First of all, it is necessary to pay attention to the expectations for changes in the population of the region, which mainly forms the domestic consumption volumes. According to the FAO estimations, by 2026 the population in Indonesia will increase by 7.6%, the Philippines — up 11.9%, Malaysia — up 10.3%, and Vietnam — up 7.3%. Therefore, by 2026 wheat imports to Malaysia will increase by 9%, Indonesia and the Philippines — up 10% each, and Vietnam — up 11%. Thus, Vietnam will remain the prospective market for Russia with the well-established sales channels, and Ukraine will only have to develop the market. Also, other countries are quite promising for Ukraine and Russia, but they demonstrate the increased competition rates from other suppliers.

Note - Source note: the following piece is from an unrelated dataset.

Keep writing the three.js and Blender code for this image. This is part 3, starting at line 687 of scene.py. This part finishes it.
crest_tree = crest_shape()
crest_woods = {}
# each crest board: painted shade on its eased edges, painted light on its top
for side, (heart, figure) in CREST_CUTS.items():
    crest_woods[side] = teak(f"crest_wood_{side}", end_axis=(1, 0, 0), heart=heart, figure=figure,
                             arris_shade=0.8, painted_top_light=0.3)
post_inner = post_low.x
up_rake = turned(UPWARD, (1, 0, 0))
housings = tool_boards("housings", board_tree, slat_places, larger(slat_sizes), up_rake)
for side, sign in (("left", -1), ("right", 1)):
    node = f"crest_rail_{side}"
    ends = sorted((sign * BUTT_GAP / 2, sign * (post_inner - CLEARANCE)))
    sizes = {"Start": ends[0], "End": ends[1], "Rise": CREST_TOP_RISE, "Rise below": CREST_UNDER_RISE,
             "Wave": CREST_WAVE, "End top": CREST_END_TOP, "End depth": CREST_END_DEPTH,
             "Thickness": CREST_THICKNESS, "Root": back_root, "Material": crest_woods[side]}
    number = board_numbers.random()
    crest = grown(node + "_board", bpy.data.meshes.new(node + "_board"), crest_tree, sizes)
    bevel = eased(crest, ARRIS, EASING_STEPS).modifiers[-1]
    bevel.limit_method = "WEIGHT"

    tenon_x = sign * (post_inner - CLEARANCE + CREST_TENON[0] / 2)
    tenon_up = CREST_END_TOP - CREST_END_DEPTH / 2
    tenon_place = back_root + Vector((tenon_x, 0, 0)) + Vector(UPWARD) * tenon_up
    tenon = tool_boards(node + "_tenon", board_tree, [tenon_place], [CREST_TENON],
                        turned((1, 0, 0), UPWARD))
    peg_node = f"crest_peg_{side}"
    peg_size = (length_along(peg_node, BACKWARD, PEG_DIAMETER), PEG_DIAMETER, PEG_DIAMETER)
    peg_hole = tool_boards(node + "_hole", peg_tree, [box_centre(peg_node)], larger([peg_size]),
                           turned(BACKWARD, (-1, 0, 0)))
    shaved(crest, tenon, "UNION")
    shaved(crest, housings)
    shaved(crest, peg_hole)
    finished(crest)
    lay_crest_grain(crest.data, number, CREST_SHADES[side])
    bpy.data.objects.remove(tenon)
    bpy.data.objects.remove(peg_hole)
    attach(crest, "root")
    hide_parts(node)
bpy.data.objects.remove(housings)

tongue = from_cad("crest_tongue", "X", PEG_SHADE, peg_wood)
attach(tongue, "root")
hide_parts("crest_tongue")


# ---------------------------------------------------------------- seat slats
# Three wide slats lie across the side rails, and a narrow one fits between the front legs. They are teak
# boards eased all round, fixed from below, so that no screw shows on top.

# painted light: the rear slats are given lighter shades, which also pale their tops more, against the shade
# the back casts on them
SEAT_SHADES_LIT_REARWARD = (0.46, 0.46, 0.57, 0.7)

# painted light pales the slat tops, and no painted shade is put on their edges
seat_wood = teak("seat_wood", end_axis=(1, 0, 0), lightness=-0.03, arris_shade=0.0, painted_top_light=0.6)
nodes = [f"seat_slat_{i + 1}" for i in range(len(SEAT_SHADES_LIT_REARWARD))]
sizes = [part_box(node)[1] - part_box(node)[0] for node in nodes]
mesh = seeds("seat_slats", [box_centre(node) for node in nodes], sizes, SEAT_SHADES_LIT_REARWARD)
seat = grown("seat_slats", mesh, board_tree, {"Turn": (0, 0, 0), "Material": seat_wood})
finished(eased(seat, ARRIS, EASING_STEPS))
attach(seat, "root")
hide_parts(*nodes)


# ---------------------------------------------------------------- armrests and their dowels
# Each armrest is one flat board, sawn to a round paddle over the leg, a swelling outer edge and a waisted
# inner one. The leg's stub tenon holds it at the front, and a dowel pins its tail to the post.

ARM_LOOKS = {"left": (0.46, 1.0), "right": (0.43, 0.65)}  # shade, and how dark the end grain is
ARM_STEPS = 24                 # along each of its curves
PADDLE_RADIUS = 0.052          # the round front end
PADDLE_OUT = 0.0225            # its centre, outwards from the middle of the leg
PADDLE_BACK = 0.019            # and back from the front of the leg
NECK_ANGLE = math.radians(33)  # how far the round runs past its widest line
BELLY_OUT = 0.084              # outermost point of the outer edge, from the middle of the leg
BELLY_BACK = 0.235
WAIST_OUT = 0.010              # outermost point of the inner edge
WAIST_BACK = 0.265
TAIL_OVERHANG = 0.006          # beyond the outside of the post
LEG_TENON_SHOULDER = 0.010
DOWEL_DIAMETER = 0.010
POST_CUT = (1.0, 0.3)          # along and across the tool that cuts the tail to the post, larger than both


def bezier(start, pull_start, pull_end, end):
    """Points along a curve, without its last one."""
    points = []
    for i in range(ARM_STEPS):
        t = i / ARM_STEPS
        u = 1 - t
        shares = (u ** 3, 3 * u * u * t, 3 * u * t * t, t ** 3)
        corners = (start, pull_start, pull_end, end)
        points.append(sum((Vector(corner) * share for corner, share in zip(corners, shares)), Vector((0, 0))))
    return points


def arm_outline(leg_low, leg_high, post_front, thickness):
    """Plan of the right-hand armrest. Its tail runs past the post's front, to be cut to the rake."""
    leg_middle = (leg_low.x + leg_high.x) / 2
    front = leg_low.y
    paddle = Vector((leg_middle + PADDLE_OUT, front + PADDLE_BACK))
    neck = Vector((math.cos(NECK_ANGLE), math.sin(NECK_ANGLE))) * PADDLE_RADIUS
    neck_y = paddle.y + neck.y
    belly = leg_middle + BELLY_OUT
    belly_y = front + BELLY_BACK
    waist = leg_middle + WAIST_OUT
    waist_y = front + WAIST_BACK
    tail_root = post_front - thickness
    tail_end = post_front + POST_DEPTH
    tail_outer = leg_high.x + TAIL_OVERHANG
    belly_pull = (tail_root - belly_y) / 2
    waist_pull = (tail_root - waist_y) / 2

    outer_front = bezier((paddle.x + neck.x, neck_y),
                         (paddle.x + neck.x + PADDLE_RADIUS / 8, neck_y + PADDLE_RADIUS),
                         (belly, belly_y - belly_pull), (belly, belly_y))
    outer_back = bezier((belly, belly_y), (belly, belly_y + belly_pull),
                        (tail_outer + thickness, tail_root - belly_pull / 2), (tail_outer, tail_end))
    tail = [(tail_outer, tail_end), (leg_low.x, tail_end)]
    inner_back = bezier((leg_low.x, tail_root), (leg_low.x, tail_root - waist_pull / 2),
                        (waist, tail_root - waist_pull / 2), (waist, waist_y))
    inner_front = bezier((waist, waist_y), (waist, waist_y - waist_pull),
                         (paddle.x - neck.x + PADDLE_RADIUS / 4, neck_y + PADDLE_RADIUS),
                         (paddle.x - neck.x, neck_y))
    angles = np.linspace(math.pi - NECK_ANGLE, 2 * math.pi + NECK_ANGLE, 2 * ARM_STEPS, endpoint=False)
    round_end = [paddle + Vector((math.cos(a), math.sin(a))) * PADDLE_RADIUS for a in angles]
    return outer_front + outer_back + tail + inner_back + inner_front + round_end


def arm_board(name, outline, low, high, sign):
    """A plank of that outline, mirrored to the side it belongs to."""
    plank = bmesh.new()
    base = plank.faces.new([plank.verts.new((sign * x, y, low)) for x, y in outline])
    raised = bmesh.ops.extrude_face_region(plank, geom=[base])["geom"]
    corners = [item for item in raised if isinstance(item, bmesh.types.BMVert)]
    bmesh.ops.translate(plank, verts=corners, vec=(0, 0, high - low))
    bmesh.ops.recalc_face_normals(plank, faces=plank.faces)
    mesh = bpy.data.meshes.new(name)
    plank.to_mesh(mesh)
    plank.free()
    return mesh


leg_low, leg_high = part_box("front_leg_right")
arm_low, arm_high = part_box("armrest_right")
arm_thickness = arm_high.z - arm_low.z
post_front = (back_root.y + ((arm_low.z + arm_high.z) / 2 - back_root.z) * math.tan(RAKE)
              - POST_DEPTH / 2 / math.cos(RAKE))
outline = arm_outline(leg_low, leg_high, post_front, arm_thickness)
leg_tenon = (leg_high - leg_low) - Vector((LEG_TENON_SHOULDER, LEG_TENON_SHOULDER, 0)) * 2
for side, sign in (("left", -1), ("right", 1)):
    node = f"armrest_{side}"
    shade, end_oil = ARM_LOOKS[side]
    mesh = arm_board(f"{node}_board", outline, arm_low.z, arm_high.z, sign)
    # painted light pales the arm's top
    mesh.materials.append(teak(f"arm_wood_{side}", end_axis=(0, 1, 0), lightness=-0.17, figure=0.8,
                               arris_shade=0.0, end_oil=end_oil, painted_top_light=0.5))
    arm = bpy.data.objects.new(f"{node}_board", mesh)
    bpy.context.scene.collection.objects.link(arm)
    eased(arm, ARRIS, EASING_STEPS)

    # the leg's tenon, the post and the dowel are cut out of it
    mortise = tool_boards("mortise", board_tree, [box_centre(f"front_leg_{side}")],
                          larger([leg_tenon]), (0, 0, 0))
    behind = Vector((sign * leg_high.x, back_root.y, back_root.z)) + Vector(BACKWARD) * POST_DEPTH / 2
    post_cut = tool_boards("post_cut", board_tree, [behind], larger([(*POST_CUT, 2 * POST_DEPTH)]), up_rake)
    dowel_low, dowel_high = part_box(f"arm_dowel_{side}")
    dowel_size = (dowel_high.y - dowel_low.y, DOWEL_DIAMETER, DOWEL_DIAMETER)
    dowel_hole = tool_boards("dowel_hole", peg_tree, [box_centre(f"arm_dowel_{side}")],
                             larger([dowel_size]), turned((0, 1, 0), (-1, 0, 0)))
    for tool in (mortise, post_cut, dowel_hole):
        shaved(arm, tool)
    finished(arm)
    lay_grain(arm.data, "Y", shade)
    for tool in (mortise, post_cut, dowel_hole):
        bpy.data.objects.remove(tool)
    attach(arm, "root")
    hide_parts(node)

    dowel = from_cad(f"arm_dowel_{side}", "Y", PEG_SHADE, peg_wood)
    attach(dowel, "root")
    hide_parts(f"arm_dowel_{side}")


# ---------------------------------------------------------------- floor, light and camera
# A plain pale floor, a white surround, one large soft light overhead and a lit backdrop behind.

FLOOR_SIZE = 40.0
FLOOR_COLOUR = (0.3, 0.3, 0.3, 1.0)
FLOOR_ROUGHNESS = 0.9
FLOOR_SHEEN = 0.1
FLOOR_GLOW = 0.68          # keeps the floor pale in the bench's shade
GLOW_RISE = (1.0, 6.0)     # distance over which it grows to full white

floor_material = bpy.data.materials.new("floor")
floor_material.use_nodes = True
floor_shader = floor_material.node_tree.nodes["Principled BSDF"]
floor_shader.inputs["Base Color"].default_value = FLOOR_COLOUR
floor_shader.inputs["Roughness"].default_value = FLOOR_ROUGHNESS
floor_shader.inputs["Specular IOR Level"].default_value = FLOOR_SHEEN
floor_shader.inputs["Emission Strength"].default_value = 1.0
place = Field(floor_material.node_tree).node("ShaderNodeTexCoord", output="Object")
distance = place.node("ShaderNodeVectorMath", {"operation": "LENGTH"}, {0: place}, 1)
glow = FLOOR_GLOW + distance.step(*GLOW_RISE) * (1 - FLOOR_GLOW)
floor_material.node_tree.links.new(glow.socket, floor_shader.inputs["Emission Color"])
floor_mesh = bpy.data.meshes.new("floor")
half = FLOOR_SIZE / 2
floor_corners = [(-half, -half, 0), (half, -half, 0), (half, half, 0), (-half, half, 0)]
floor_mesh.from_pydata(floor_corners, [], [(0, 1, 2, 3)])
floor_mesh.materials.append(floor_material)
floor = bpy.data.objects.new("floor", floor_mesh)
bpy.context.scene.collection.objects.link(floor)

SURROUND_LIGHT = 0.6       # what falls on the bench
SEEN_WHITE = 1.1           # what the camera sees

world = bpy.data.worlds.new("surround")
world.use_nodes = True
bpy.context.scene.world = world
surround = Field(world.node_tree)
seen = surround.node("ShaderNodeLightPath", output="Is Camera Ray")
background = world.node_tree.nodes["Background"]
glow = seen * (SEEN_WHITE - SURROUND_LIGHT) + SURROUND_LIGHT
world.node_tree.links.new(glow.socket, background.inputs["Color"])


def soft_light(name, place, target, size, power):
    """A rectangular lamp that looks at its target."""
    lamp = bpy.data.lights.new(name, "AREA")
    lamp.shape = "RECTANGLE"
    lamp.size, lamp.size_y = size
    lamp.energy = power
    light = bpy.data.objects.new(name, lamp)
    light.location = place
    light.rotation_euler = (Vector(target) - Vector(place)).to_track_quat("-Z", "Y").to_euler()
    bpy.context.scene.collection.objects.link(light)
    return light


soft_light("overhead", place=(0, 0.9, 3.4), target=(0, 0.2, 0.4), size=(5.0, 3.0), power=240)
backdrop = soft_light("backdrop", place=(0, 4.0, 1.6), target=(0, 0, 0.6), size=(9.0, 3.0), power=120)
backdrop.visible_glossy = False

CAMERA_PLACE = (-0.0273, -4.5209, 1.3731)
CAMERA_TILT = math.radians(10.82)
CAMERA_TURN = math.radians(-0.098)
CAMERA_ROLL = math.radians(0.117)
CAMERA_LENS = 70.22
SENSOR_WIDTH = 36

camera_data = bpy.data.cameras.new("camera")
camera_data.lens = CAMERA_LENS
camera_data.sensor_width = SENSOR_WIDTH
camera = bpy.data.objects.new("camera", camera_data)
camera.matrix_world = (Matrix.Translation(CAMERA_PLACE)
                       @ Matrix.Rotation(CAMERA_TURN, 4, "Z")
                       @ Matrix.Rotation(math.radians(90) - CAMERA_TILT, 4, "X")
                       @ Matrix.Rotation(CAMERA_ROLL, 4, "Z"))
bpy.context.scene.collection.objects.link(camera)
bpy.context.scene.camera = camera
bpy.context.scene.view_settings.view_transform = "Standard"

The level of price competition will mainly depend on the foreign currency volatility of the main countries-suppliers. At the reporting stage, Ukraine is not in the best position. According to the global forecasts of several international agencies, until 2023 there will be a tendency to strengthen UAH against USD, while Russia and Australia will face moderate devaluation rates, and Argentina — significant weakening of the national currency. As a result, the trend will likely reduce the competitiveness of the Ukrainian grain compared with the Russian one, and not only on the Southeast Asian market.

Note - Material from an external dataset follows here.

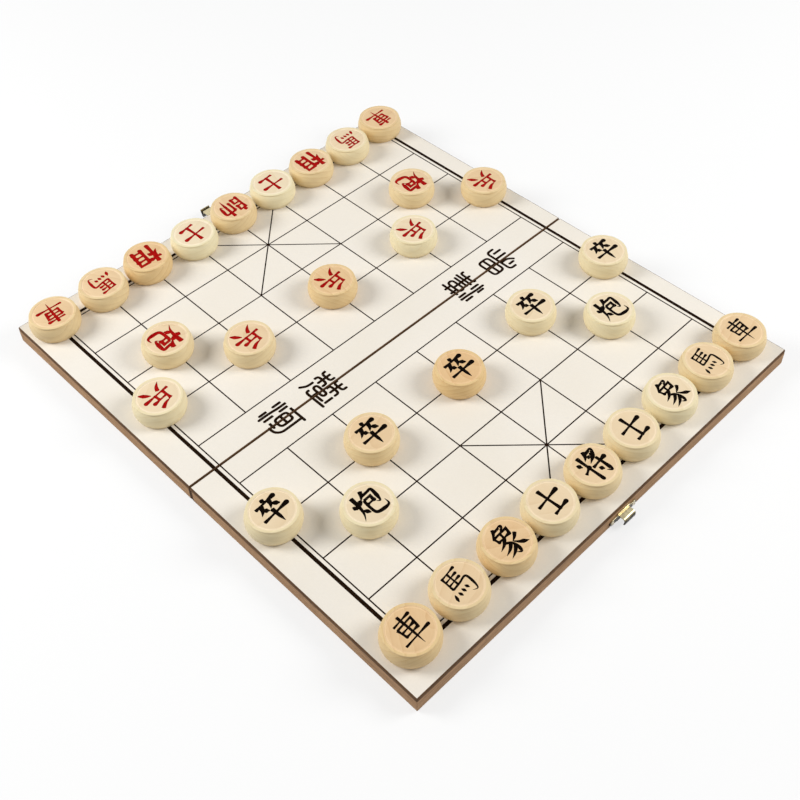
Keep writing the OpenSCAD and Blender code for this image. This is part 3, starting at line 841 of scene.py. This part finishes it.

The well-developed port infrastructure is the undeniable advantage of Ukraine in supplies on the distant markets of Southeast Asia. To date, the actual capacity of transshipment already exceeds the export volumes and has rather good prospects for further development. At the same time, Ukraine has some troubles in the segment of domestic transportation, which reduces the significance of the advantage as a competitive one.

Also, it is worth noting the frequent abnormal weather conditions in Australia, reducing the production and export volumes of grains, which can open new prospects for Ukraine and Russia on the Southeast Asian markets.